Mohammad Faqir Mohammadi, le ministre de la Promotion de la vertu et de la Répression du vice, lors d’une conférence de presse à Kaboul en août 2024. © GETTY IMAGES

Différence de traitements

Ces avertissements onusiens, ces revendications d’ONG sont louables. Elles ne peuvent cependant pas se substituer aux pressions politiques exercées par les dirigeants des grandes puissances qui ont joué ou jouent un rôle en Afghanistan. Certes aucun Etat n’a formellement reconnu le nouveau pouvoir afghan, mais de facto, certains, dont l’Iran et la Chine, ont renoué leurs relations, avec installation réciproque d’ambassadeur ou de chargé d’affaires. Et l’ONU, elle-même, a accepté de renouer le dialogue avec les talibans en organisant une rencontre à Doha au Qatar les 30 juin et 1er juillet. Est-ce la raison pour laquelle les dirigeants de Kaboul campent sur les positions en matière de droits humains et se permettent même d’interdire d’accès au pays le rapporteur spécial de l’ONU sur l’Afghanistan, le Néo-Zélandais Richard Bennett?

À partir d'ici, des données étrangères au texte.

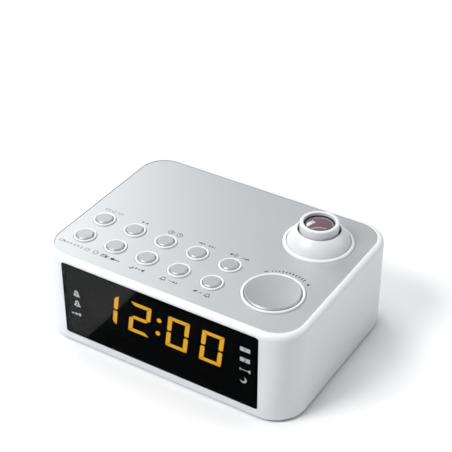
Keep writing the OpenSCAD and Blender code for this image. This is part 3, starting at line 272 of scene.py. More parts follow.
def piece(name, bm, finish, body="casing", replaced=(), sharp=32):
    """Makes a shape in millimetres into a piece: merges and orients it and brings it to metres."""
    bmesh.ops.remove_doubles(bm, verts=bm.verts, dist=1e-4)
    bmesh.ops.recalc_face_normals(bm, faces=bm.faces)
    bmesh.ops.scale(bm, vec=(MM, MM, MM), verts=bm.verts)
    dress(name, bm, finish, body, replaced, sharp)


def mesh_of(name, bm):
    """Mesh made from a shape, which is used up."""
    mesh = bpy.data.meshes.new(name)
    bm.to_mesh(mesh)
    bm.free()
    return mesh


def dress(name, bm, finish, body, replaced, sharp):
    """Makes a shape into a piece on its body, sharp at edges that turn by more than an angle."""
    made = bpy.data.objects.new(name, mesh_of(name, bm))
    made.data.shade_smooth()
    made.data.set_sharp_from_angle(angle=math.radians(sharp))
    made.data.materials.append(finish)
    bpy.context.scene.collection.objects.link(made)
    shading = made.modifiers.new("even shading", "WEIGHTED_NORMAL")
    shading.keep_sharp = True
    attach(made, body)
    if replaced:
        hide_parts(*replaced)


# ---- finishes ----

class Wire:
    """An output of a finish's nodes. A sum or product with it adds a Math node."""

    def __init__(self, finish, socket):
        self.finish = finish
        self.socket = socket

    def maths(self, operation, *values):
        return self.finish.node("ShaderNodeMath", {"operation": operation}, dict(enumerate(values)))

    def __add__(self, other):
        return self.maths("ADD", self, other)

    def __mul__(self, other):
        return self.maths("MULTIPLY", self, other)

    __radd__ = __add__
    __rmul__ = __mul__


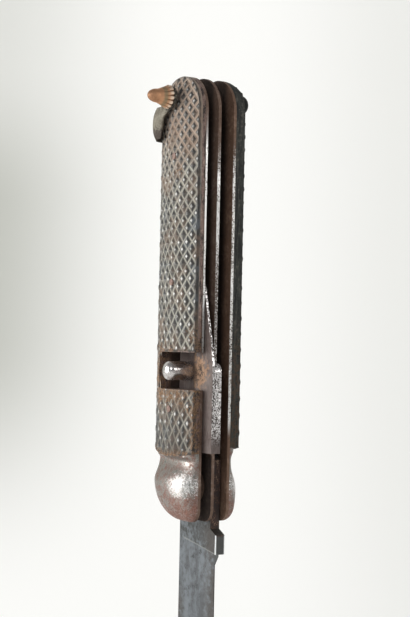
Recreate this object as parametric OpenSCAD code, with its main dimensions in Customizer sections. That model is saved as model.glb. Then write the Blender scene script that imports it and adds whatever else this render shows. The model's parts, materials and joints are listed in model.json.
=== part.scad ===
// Folding knife with a chequered two-scale handle, two open bays, a lock lever and a shackle.
// Frame: the origin lies on the back of the blade spring, level with the blade pivot.
// +Z runs up the handle to the butt, +Y is the back of the handle, and X runs through its thickness.
// The blade is drawn open and points down, and the chequered left side faces -X.

/* [Handle] */
// Width of the handle from its back to its slot side
handle_w = 20; // [19.5:0.1:21]
// Height of the butt above the blade pivot
handle_l = 111.4; // [110.5:0.1:116]
// Depth of the handle below the blade pivot
bolster_drop = 9.2; // [8:0.1:10.5]
// Radius of the bolster end at the back
bolster_back_r = 12; // [9:0.1:12.5]
// Radius of the bolster end at the slot side
bolster_slot_r = 3.5; // [3:0.1:6.5]
// Height of the joint between left scale and bolster above the blade pivot, at mid width
left_joint_h = 8.1; // [7.6:0.1:8.6]
// Height of the joint between right scale and bolster above the blade pivot, at mid width
right_joint_h = 9.6; // [9:0.1:10]
// Radius of the curved joint between a scale and its bolster
joint_r = 45; // [40:1:80]

/* [Liners and bays] */
// Thickness of each outer liner
liner_t = 0.8; // [0.6:0.05:1]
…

L’inaction des Joe Biden, Emmanuel Macron, Olaf Scholz et autres dirigeants occidentaux sur la situation des femmes en Afghanistan interpelle en tout cas sur leur volonté de donner à ce sujet tout l’attention qu’il mérite. Elle est d’autant plus surprenante que depuis l’avènement des djihadistes de Hayat Tahrir al-Cham au pouvoir en Syrie le 8 décembre, la question du droit des femmes est scrutée avant de définir la nature des relations futures avec eux. Les Afghanes, elles, attendent toujours.